Parental guidance in the case
of children
with multiple disabilities and
hearing impairment
“In its beginnings, a story strewn with uncertainties, a story alternating between hope and anxiety.
In bearing the unbearable, time must be tamed, separated, and reduced to a comforting present.
Still too much is unknown, too many possibilities fade, too many impossibilities are blurred ;
Each day marks more deeply the reality of the wound, every progress is marred by its imperfections and shows its limits even as it blossoms.
A strange dialectic to be lived one day at a time.”
“The making of Fabrice”, by Suzanne Mollo
(mother of Fabrice, a child suffering
from
cerebral palsy, sociologist)
The discovery of a hearing impairment, whether central or peripheral, in a child with another disability, or the discovery of a disability related to known deafness will revive the parents’ suffering and anxiety and place professionals in a very difficult position.
The diagnosis (and so the project) can only be established progressively. What are the deficiencies and the potentialities ? All this being modulated by the great unknown of the neuron plasticity possibilities.
This potential plasticity will justify carrying out in parallel the diagnostic procedure and early educational back-up. The medical assessment will take place progressively and the diagnosis (or syndrome label) will be announced or made official much later.
In order to ensure the complementarity of all the tools available, the
peripheral and/or central hearing defect will always have to be taken into
consideration whatever the related handicap or handicaps.
Specificity of multiple handicaps :
The team called upon to care for the child is generally informal. Each one of the specialists, whether doctors (paediatrician, neuropaediatrician, ENT, audio-phonologist, physical re-educationist, ophthalmologist, psychiatrist, genetician, …) or psychologists, medical auxiliaries (physiotherapist, psychometrician, speech therapist, hearing aid specialist), tutors or teachers, plays his/her part in turn.

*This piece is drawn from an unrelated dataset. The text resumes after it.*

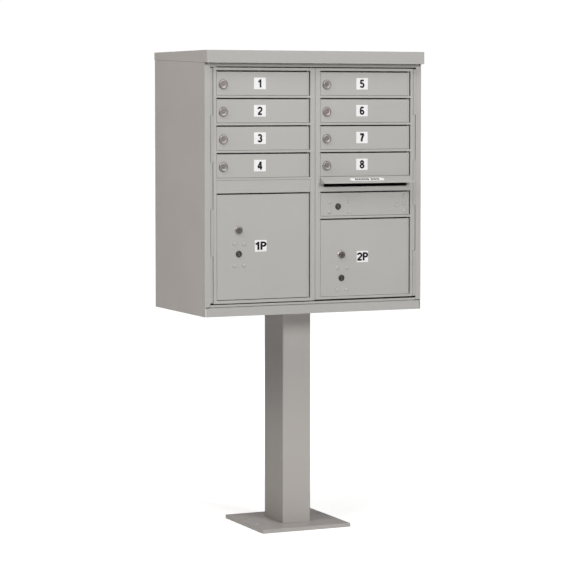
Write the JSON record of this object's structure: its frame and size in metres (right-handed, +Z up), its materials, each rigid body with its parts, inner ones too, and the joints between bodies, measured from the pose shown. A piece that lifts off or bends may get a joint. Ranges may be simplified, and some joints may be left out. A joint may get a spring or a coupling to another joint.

The BIAP recommends the “sensitisation” of all professionals likely
to be involved with the child, for their observations, exactly like the
parents’, are of primary importance in the detection of hearing and/or
visual sensorial disorders in the child with multiple disabilities.
The same is true for the detection of disorders related to an apparently
isolated deafness.
The BIAP recommends :
- continuous training for the professionals concerned
- early multidisciplinary care
- pooling of knowledge on rare disabilities and possible complications
- collaboration aiming at coherence within the team and the project for the child
- early parental guidance for “sensitising” parents to their child’s capabilities
(see recommendation 25-1).
The project must be elaborated together with the parents and take
their priorities into account. This partnership should be based on
their fundamental wishes, according to the results of the most precise,
in-depth assessments possible – neurological, psychological and neuro-psychological
– with, in particular, detection of “emergences”. Remedial treatment
is possible only if the basic, positive elements of the assessment have
been precisely identified.
The BIAP insists on the need to listen to the families, who are privileged observers of the child’s daily behaviour, and to accompany them in their questionings or anxieties in order to avoid “nomadism”, “diagnostic wanderings” or unjustified or inadapted therapies.
Announcing the suspicion, then the diagnosis, must be done tactfully.
More specific aspects of guidance :
Concerning parents :
- The medical assessment, being only progressive, will cause a certain splitting up of the child and of his/her problems and necessary care. Every new examination is experienced as a new interrogation as to the future and so the plan for the child. To mitigate this impression made on the parents, the BIAP recommends co-ordination between professionals.- Parents, divided between different carers, often establish a more trusting relationship with one of them who then becomes the privileged contact, the “referent”. It is important for this person to be aware of this mission and to assume it, or know how to guide parents towards a person who may be more competent. In the light of certain priorities, the “referent” may change, and the parents’ choice must be respected.
- Certain handicaps are easier to face than others and can constitute a “fall-back handicap”. It is inadvisable under pretext of telling the truth, to destroy a precarious balance ; hence the importance of guidance adapted to the parents’ state of mind at any given time.
- The particular situation in the case of fitting a cochlear implant requires precise information including the necessary reserve as to results in face of parents’ expectations (see recommendation CT 07).
* Certain handicaps remain unidentified. Only the evolution of the pathology and also of our knowledge, will allow us, little by little, to complete the assessment. It is important to take all the elements into consideration for better care or prevention.* The multiplicity of handicaps renders parents even more fragile. Accompanying them with guidance is thus more difficult. Professionals are brought into question, confronted with their limits and the limits of their knowledge : they have to remain modest.
* Psychological support for professional teams is necessary. To cope with the slow progress or lack of evolution, they need a place in which to express their doubts, difficulties and weariness…
Passage from adolescence to adulthood :
Parental guidance and the formation of teams are still of primary importance
at the adult stage. Continued care, with the maintenance of all the
augmentative or alternative strategies, is justified in order to avoid
causing a regression of acquisitions and an ignorance of certain complications
related to the evolution of the pathology.